The present chapter takes an Ordoliberal approach to Public-Private Partnerships. Ordoliberalism looks to set up an ordered capitalist system that preserves the competition mechanism to safeguard political and economic liberty and ensure properly functioning markets work to the public good. In the Ordoliberal perspective, economic liberty leads to greater efficiency and productivity, but care should be taken so as market forces are not left to operate outside the reasonable norms and legal and regulatory framework of the state (Reyes, 2010).

Given its integral approach to political and economic stability and growth, Ordoliberalism should be considered as an important developmental alternative in the Third World, especially for countries such as Guatemala, where the full benefits of market institutions and forces do not reach in real time the majority of the population which is poor and marginalized. In Guatemala, state action is rationally suspect on account of poor performance due to public sector corruption, cronyism and clientelism (Virzi & Belteton, 2009 A). This situation leaves the country without the sufficient means to overcome collective action problems and suboptimal levels of public goods and infrastructure, which many argue is the proper purview of state action (Hardin, 1989). A more realistic approach to development would take into account the collective action problems that development actors face in the Third World (Booth, 2012).

An Ordoliberal approach takes attempts to balance the desire for liberty and market forces with the need for reasonable state action deemed necessary for the proper functioning of market forces. The founding principles of an Ordoliberal Social Market Economy (SME) are the primacy of the human person, general liberty, and the general welfare, for which it is deemed that a strong state is needed (Hoegen, 1999). The term SME was invented to refer to this new order that aspired to integrate and lead the main actors in society towards cooperation in benefit of the common good. In this regard, economic freedoms are to be fomented when they serve to promote competition (Somma, 2013). An Ordoliberal model posits as much market economics as possible, but as much state as necessary, to achieve a harmonious model of economic and social progress, marked by political stability (Christian Democratic Union [CDU], 2010).

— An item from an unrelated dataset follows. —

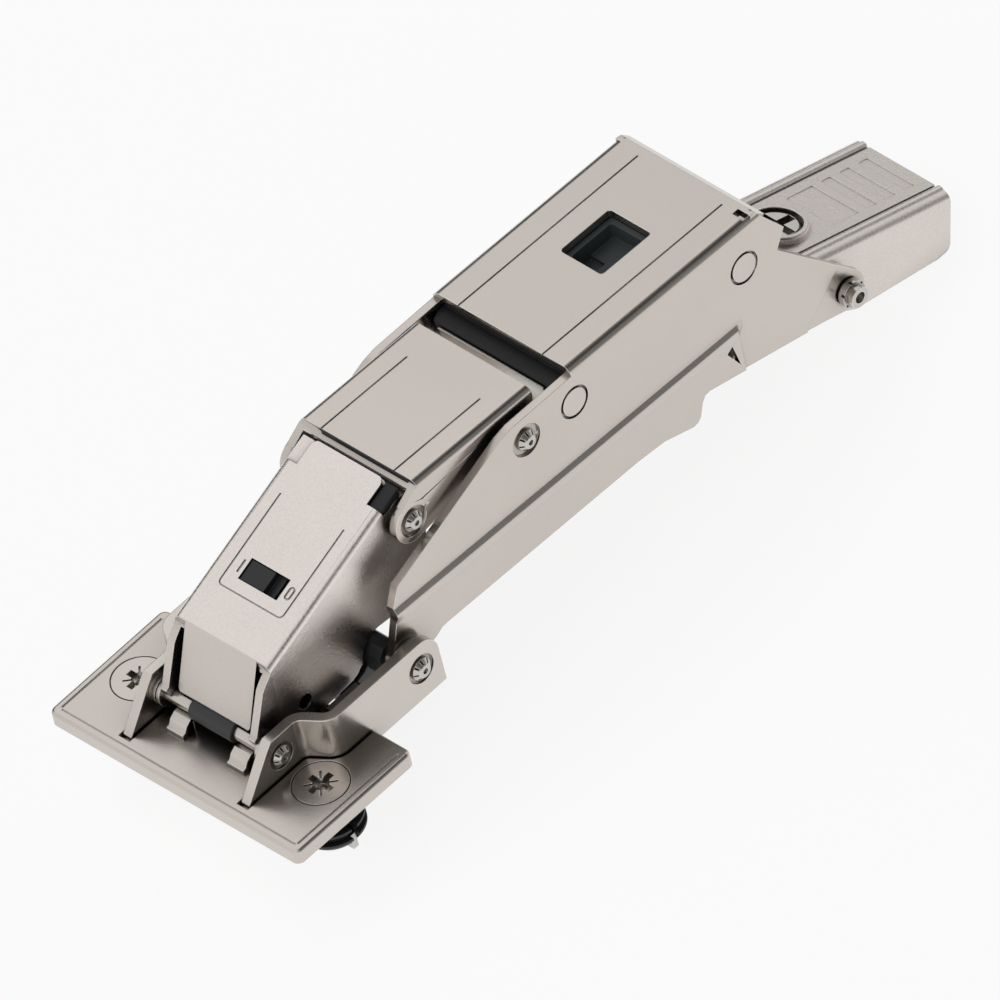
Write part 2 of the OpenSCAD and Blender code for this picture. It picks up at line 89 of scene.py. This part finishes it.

Ordoliberalism was made famous by Ludwig Erhard, the Minister of Economics during the phase of Germany’s economic miracle following World War II, when Germany was under American military occupation. To rebuild the destroyed German economy, Erhard oversaw the transition from a totalitarian demand economy to a more liberal, market economy oriented toward national development. Social inclusion safeguards and safety nets were included to blunt the appeal of communist, populist political and economic appeal. The main thrust was for the state to take an active role in benefit of market forces. In the Ordoliberal framework of a social market economy the state and the market work together toward a common goal (Hoegen, 1999). An important principle for the Ordoliberal SME is subsidiarity, whereby the government should not do what the private sector can well do, such as the production of goods and services (Hoegen).

Today, Germany stands as a bulwark and a standard bearer of a successful market economy, built upon the principles of free markets, republican democracy, and vigorous state action oriented towards national economic development, ever congruent with market oriented principles. Given its success for Germany in Europe, the German model of SME is put forth here as a viable developmental alternative for Third World developing economies such as Guatemala. The Social Market Economy is considered a potentially attractive option for developing countries because it has the end goal of satisfying human development needs within a framework of liberty and social compensation, accomplished via the mechanisms of constant cooperation between the public and private sectors.